“We have heard from people around the world concerned about Hawai‘i’s welfare and want to reassure everyone that this is limited to a remote region on the slopes of Kilauea volcano on the Big Island of Hawai‘i,” Hawai‘i Governor David Ige said in a statement. “Everywhere else in the Hawai‘ian Islands is not affected.”
But as the volcano continues to erupt, scientists and officials expect more tremors and more ruptures to form.
Holiday rental manger Jessica Gauthier said she and other local real estate agents had seen vacation renters cancel their reservations, though the volcanic activity is far from tourist centres.
“There’s no way to know that if you’re sitting in your living room in Ohio and watching the national news,” she said.
Gauthier predicted tourism would pick back up as a new kind of visitor began to appear.
“Within a month we’ll start getting lava tourists,” she said.
The Love Big Island is a travel guide website already promoting lava tours “While devastating for the residents, the impact of this eruption is limited to a remote region on the east side of the Big Island, far away from the other Hawai‘ian Islands.
“Except for deteriorated air quality conditions on parts of the island on locations that depend on current eruption status and weather conditions we expect this to have little impact on your stay on the Hawai‘ian islands.

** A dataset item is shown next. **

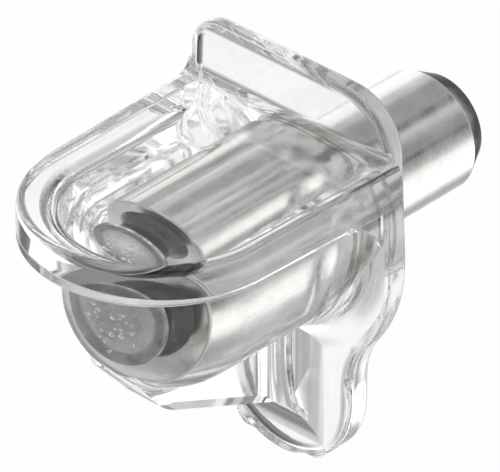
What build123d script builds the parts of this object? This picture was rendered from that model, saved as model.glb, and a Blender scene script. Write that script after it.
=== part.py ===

“If the lava flows are on land that is accessible to the public you can join a guided lava tour to get very close to the lava or join a boat tour to see the lava stream into the ocean.”

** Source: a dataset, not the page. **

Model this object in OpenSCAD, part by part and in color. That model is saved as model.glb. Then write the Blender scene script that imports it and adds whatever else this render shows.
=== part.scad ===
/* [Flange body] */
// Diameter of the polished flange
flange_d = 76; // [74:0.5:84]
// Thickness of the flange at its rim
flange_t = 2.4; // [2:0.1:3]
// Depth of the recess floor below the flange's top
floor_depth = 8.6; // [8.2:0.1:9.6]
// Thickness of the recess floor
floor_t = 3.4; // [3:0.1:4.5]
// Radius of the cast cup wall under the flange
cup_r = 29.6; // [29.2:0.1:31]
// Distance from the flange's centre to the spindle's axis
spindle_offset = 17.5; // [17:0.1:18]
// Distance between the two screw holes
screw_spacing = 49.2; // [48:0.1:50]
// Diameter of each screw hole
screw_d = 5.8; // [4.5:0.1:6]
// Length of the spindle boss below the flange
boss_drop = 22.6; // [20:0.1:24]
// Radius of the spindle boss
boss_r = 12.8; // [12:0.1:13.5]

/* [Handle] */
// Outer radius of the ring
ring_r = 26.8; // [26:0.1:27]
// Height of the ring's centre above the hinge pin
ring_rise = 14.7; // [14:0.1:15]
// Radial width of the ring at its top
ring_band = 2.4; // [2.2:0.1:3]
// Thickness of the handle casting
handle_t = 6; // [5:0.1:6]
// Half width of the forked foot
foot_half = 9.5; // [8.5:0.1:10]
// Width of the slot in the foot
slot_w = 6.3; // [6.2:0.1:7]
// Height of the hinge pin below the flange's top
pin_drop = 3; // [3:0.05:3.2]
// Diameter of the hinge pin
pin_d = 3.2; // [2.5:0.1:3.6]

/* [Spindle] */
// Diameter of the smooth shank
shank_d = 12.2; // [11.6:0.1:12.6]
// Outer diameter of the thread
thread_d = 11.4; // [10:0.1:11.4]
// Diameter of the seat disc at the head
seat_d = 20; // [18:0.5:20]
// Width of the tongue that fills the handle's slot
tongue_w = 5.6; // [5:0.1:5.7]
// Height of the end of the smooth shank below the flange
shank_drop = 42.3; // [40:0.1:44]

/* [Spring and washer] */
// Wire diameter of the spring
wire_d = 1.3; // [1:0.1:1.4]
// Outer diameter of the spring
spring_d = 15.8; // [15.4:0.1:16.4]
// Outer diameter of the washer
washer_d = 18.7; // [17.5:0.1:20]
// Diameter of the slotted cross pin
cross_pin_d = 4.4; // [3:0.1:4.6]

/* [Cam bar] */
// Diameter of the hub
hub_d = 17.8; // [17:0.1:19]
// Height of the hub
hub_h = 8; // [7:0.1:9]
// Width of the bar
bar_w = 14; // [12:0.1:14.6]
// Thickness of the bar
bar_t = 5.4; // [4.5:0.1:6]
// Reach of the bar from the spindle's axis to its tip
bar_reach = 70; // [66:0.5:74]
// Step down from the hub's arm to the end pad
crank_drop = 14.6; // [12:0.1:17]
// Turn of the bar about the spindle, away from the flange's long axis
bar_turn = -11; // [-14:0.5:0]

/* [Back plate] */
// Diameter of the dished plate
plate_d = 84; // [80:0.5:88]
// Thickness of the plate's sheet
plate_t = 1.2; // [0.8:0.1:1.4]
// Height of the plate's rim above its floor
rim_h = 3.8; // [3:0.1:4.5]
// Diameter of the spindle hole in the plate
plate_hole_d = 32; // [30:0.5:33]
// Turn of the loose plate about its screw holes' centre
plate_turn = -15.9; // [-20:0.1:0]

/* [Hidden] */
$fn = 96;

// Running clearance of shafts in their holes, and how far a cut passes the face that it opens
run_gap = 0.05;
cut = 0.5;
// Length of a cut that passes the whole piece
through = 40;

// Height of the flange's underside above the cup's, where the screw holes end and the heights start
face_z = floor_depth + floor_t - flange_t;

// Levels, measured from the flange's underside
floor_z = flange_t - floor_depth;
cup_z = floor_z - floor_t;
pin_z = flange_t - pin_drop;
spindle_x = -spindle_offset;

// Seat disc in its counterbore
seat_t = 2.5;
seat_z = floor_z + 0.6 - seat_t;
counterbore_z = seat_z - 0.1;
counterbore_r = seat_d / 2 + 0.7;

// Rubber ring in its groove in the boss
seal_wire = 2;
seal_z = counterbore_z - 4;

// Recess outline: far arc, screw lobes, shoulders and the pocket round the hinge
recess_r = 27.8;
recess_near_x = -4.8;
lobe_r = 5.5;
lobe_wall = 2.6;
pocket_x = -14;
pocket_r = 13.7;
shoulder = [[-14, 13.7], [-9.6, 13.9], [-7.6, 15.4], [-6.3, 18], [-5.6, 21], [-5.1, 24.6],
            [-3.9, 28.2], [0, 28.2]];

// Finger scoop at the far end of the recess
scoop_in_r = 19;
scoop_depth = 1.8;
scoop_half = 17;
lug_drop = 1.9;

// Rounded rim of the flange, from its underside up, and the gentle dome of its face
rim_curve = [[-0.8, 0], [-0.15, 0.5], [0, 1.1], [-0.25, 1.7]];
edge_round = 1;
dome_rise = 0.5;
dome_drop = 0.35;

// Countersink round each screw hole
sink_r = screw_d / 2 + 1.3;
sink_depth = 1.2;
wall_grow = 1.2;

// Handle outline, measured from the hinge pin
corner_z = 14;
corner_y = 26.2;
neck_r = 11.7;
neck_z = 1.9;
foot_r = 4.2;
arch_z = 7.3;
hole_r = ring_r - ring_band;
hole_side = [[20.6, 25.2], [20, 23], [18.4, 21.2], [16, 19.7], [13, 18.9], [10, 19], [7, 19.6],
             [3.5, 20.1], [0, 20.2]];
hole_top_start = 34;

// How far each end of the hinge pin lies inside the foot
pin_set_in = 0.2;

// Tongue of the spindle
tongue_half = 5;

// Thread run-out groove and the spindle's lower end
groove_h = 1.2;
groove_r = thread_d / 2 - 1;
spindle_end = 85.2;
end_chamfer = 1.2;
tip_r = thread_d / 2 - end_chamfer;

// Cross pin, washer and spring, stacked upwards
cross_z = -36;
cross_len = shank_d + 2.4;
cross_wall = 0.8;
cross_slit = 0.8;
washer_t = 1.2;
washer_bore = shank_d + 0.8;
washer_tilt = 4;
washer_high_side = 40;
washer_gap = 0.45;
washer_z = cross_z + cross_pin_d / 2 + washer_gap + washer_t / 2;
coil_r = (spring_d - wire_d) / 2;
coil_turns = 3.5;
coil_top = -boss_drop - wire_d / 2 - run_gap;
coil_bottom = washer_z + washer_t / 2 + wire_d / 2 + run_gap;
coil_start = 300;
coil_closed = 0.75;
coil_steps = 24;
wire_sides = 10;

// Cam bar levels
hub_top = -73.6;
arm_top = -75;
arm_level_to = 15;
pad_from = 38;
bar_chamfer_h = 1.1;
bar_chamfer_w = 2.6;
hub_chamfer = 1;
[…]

Kilauea is the Big Island’s youngest and feistiest volcano, having experienced more than 30 eruptions since 1952, and has been continuously erupting at low levels since 1983.
For a long time, scientists thought the Kilauea volcano was just a small satellite of its much larger neighbour, Mauna Loa, the largest active volcano in the world.
But more recent findings revealed that Kilauea has its own magma plumbing system extending nearly 60km below the earth’s surface.
In the past two decades, the island’s population has increased and there’s been more development in areas vulnerable to lava flows.
Much of the town of Kalapana was lost to Kilauea’s lava in the early 1990s.
Unlike many of the steep-sided volcanoes along the edge of the Pacific Rim, Kilauea is a shield volcano with long, gradually sloping sides.
This has allowed people to build homes and businesses along its flanks.